Collision dark layer of arc jet at opposite electrodes under consideration of buoyancy

Summary form only given. Arc heating technology has been applied to volume reduction through melting of bottom and fly ash, and for producing slag. Recently, a twin torch arc, which has two torches at the cathode and anode, has been anticipated for application to disposal of medical waste because it can treat a wide area and can treat non-conductive materials. The efficiency of arc heating is changed by arc figure, current and electrodes gap. When the current and electrode gap are changed, the collision dark layer is appeared. Especially, the collision dark layer plays an important role for arc heating.
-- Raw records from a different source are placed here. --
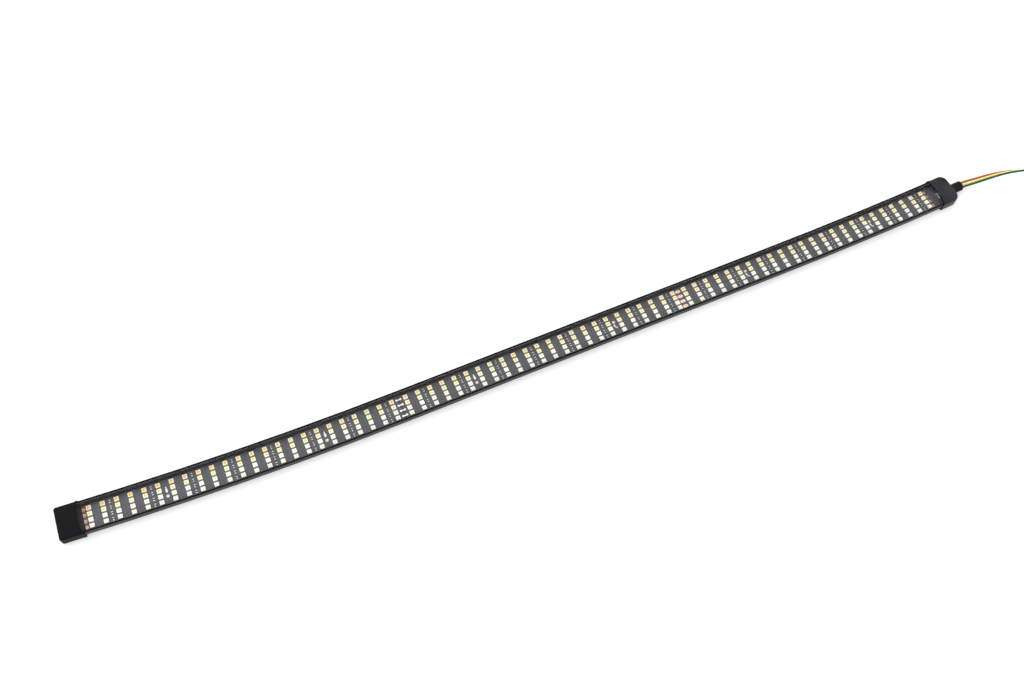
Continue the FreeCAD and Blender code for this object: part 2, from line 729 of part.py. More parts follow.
tie_block = doc.addObject("Part::Box", "tie_block")
tie_block.setExpression("Length", "Sizes.coil_outer - Sizes.coil_inner + 2 * Sizes.tie_thick")
tie_block.setExpression("Width", "Sizes.tie_wide")
tie_block.setExpression("Height", "Sizes.coil_top + Sizes.tie_thick")
tie_block.setExpression("Placement.Base.x", "Sizes.coil_x + Sizes.coil_inner - Sizes.tie_thick")
tie_block.setExpression("Placement.Base.y", "Sizes.coil_y - Sizes.tie_wide / 2")
tie = doc.addObject("Part::Cut", "coil_tie")
tie.Base = tie_block
tie.Tool = coil
parts["coil_tie"] = tie
doc.recompute()

# ---------------------------------------------------------------- check and write every piece
failed = [item.Label for item in doc.Objects if {"Invalid", "Error"} & set(item.State)]
if failed:
    raise ValueError(f"these objects did not compute: {failed}")
os.makedirs("parts", exist_ok=True)
for label, item in parts.items():
    if item.Label != label or item.Shape.isNull() or not item.Shape.isValid():
        raise ValueError(f"{label} has no good shape")
    item.Shape.exportStep(f"parts/{label}.step")
print(len(parts), "nodes,", sum(len(item.Shape.Solids) for item in parts.values()), "solids")
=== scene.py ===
# %% [markdown]
# # A flexible LED strip light in a black rubber channel
# This lesson builds the looks of the strip around its CAD frame. The frame already holds every solid
# piece at its true place, in metres, so the lesson adds only what CAD can't hold: the soft wires with
# their coil, the ink printed on the boards, and the finish of every surface.

# %% Load the frame
import math

import bpy
import numpy as np
from mathutils import Matrix, Vector


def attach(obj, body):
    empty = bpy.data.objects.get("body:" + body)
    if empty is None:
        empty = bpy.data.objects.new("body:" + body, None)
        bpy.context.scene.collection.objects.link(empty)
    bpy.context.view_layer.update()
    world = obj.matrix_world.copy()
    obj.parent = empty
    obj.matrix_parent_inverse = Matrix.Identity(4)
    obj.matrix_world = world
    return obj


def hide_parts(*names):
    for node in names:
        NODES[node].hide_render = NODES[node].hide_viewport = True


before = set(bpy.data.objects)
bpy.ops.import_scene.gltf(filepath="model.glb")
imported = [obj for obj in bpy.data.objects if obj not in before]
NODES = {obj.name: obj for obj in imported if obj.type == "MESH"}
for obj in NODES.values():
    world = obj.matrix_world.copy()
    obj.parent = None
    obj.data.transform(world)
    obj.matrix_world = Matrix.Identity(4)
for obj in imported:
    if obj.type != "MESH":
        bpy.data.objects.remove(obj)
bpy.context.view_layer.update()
MM = 0.001

# %% [markdown]
# ## The camera
# The strip is seen from above and in front, from a little to its left. A camera's own axes are the
# columns of its matrix: X to the right, Y up and Z backwards. They are worked out here from the viewing
# line and one small roll, because a tracking constraint would leave the roll out.

# %% Camera
CAMERA_PLACE = Vector((-190.25, -291.01, 697.97)) * MM
CAMERA_TARGET = Vector((-17.14, 14.79, 3.52)) * MM
CAMERA_ROLL = 0.1
LENS = 42.1875
forward = (CAMERA_TARGET - CAMERA_PLACE).normalized()
level_right = forward.cross(Vector((0, 0, 1))).normalized()
level_up = level_right.cross(forward)
right = level_right * math.cos(CAMERA_ROLL) + level_up * math.sin(CAMERA_ROLL)
up = level_up * math.cos(CAMERA_ROLL) - level_right * math.sin(CAMERA_ROLL)
lens = bpy.data.cameras.new("camera")
lens.lens = LENS
lens.sensor_width = 36
lens.clip_start = 0.01
camera = bpy.data.objects.new("camera", lens)
bpy.context.scene.collection.objects.link(camera)
axes = Matrix((right, up, -forward)).transposed().to_4x4()
camera.matrix_world = Matrix.Translation(CAMERA_PLACE) @ axes
bpy.context.scene.camera = camera
print("camera", round((CAMERA_TARGET - CAMERA_PLACE).length, 3), "m from the strip's middle")

# %% [markdown]
# ## Joining up materials
# Every finish below is a small web of nodes. These helpers keep that web readable: one adds a node and
# feeds its sockets with numbers or with other sockets, one does arithmetic, and one starts a group whose
# named sockets several materials share.

# %% Node helpers
def feed(tree, socket, value):
    """Gives a socket a number, a colour or a link from another socket."""
    if isinstance(value, bpy.types.NodeSocket):
        tree.links.new(value, socket)
    else:
        socket.default_value = value


def add(tree, kind, inputs=None, **settings):
    """A new node with its settings, and its inputs fed by name or number."""
    node = tree.nodes.new(kind)
    for name, value in settings.items():
        setattr(node, name, value)
    for name, value in (inputs or {}).items():
        feed(tree, node.inputs[name], value)
    return node


def sums(tree, operation, *values):
    """One step of arithmetic, and its result."""
    node = tree.nodes.new("ShaderNodeMath")
    node.operation = operation
    for socket, value in zip(node.inputs, values):
        feed(tree, socket, value)
    return node.outputs[0]


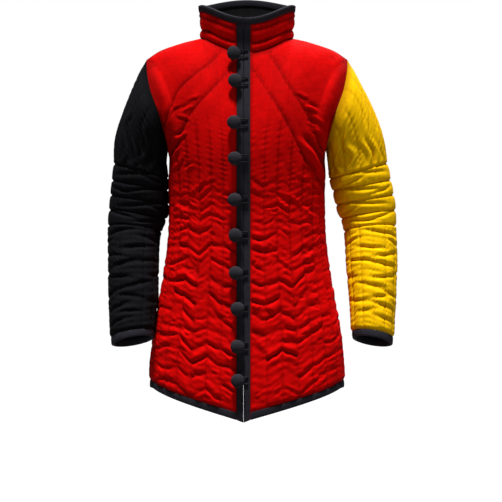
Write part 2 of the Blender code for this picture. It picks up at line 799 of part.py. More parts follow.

For this study, a numerical simulation model of a twin torch arc at opposite electrodes was developed to elucidate the collision dark layer for high-efficiency heating using a twin torch arc. It is defined as LTE, and calculated in MHD (magneto-hydro-dynamics) equations. Ar and N₂ are used as ambient gas. The collision dark layer was investigated with thermal and transport properties of Ar and N₂. The flow velocity near cathode and anode increases with increasing the current because the flow velocity depends on current density distribution. Collision dark layer was determined by the balance of arc jet velocity and buoyancy. Thermal conductivity of N₂ is higher than that of Ar at the collision dark layer. In the case of thermal expansion coefficient 1-0.1~K^-1, arc jet velocity depends on the buoyancy, the collision dark layer depends on the thermal conductivity of Ar and N₂. In addition, the collision dark layer was measured by using the spectroscope.